Following the broadcast, which again enjoyed huge ratings, Elvis was burned in effigy by angry crowds in Nashville and St. Louis. The popular press was also critical of his style and movements. Rock and roll was increasingly attacked and there was growing opposition to its supposedly negative influence on America’s youth. The more the establishment pushed back, the more Elvis’s support grew from millions of teenagers.
Elvis’s third and final appearance on The Ed Sullivan Show took place on January 6th, 1957. He shared the stage with Sullivan impressionist Will Jordan, ventriloquist Arthur Worsley and a rising comedienne, Carol Burnett.
Elvis’s sexy gyrations had stirred up enough controversy across America that CBS censors demanded he be shot only from the waist up only!

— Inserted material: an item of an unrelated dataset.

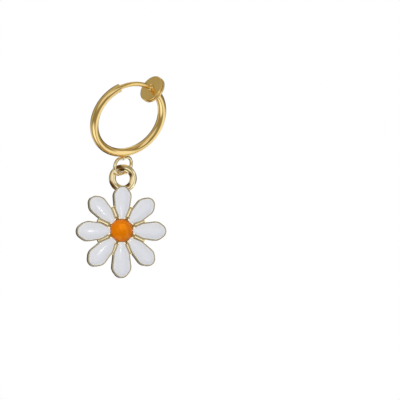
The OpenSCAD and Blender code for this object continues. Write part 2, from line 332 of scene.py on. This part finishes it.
def petal_angle(k):
    return PETAL_STEP * k + PETALS[k][0]


def foot_share(angle):
    """Rises from 0 to 1 round the end of a petal that faces the dome."""
    return math.sqrt(max(0.0, (angle - FOOT_FROM) / (math.pi - FOOT_FROM)))


def enamel_height(share, step, circles):
    """The enamel wets its rim, rounds over and rises to a soft crown where the petal is widest."""
    x, wide_x = step[0], circles[2][0]
    back = wide_x - circles[0][0] + CROWN_BACK
    far = (x - wide_x) / (back if x < wide_x else CROWN_FRONT)
    rise = EDGE_DROP + CROWN * (1 - CROWN_FALL * far ** 2)
    wet = WET_RISE * math.exp(-(1 - share) / WET_SHARE)
    return FRAME_T - EDGE_DROP + rise * (1 - share ** CROWN_ROUND) + wet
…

Elvis performed a number of songs that night including “Hound Dog,” “Don’t Be Cruel,” “Too Much,” “When My Blue Moon Turns To Gold Again,” and a gospel favorite, “Peace in the Valley.” At the end of the show Ed Sullivan went out of his way to compliment Presley, “I wanted to say to Elvis Presley and the country that this is a real decent, fine boy, and wherever you go, Elvis, we want to say we’ve never had a pleasanter experience on our show with a big name than we’ve had with you. So now let’s have a tremendous hand for a very nice person!” With that endorsement, Elvis Presley bowed, was clearly appreciative and exited the Sullivan stage for the last time. He went on to become one of the most famous and beloved artists in the history of entertainment.
In 2006, The History Channel selected the September 9th, 1956 Elvis Presley appearance on The Ed Sullivan Show as one of the “10 Days That Unexpectedly Changed America.” Elvis Presley on The Ed Sullivan Show was a key stepping stone on The King’s path to worldwide fame. Today Presley remains a cultural icon and a global legend, the best selling solo artist in the history of popular music, and perhaps thanks in part to Elvis’ three historic appearances on The Ed Sullivan Show.